Speaking with StarBiz, Center for Market Education CEO Carmelo Ferlito said Bank Negara underestimates the domestic situation, adding that it is characterised by the lack of a comprehensive economic strategy.

“So far, it seems that the government navigates at sight, while neighbouring countries have clearer strategies.

“In particular, the government seems to fluctuate between a pro-market strategy and the urge to control with restrictive regulations on labour, finance and prices, among others,” he said.

Ferlito also claims that Bank Negara ignores the microfoundations behind the gross domestic product (GDP) growth

“A GDP which is mainly pushed by domestic consumption, with sluggish investments, declining as a percentage of GDP, is a symptom of an economy that is destroying wealth rather than producing it.

“In my opinion, GDP growth is not enough, it needs to be sustainable. And when it is driven by consumption and government spending, it is not,” he added.

Amid the public’s urge for Bank Negara to step in and tackle the ringgit’s decline, economist Geoffrey Williams of Malaysia University of Science and Technology begs to differ.

He believes that an intervention in the forex market is unnecessary at the moment.

“In line with its mandate, Bank Negara would only intervene in the forex market if volatility or continued weakness of the ringgit affected inflation, financial markets or growth.
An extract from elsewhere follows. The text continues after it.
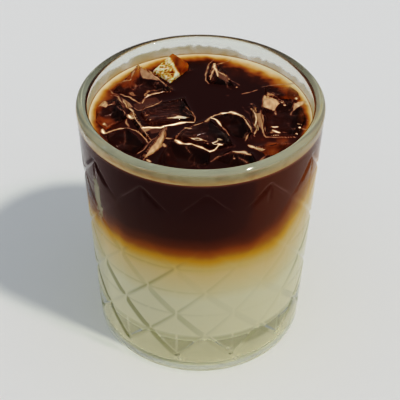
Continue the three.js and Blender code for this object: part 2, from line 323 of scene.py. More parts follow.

“This is not the scenario that we are seeing in Malaysia.

“The concrete solution is for Bank Negara to follow its mandate according to conditions in Malaysia.

“Chasing the ringgit or following the Fed is not a concrete solution,” he said.

The Fed’s interest rate, known as the federal funds rate, has been raised aggressively since March 2022 from the range of 0%-0.25% to 5%-5.25% currently.

In contrast, Bank Negara had raised its overnight policy rate to 3% as compared to 1.75%, which remained from July 2020 to early March 2022.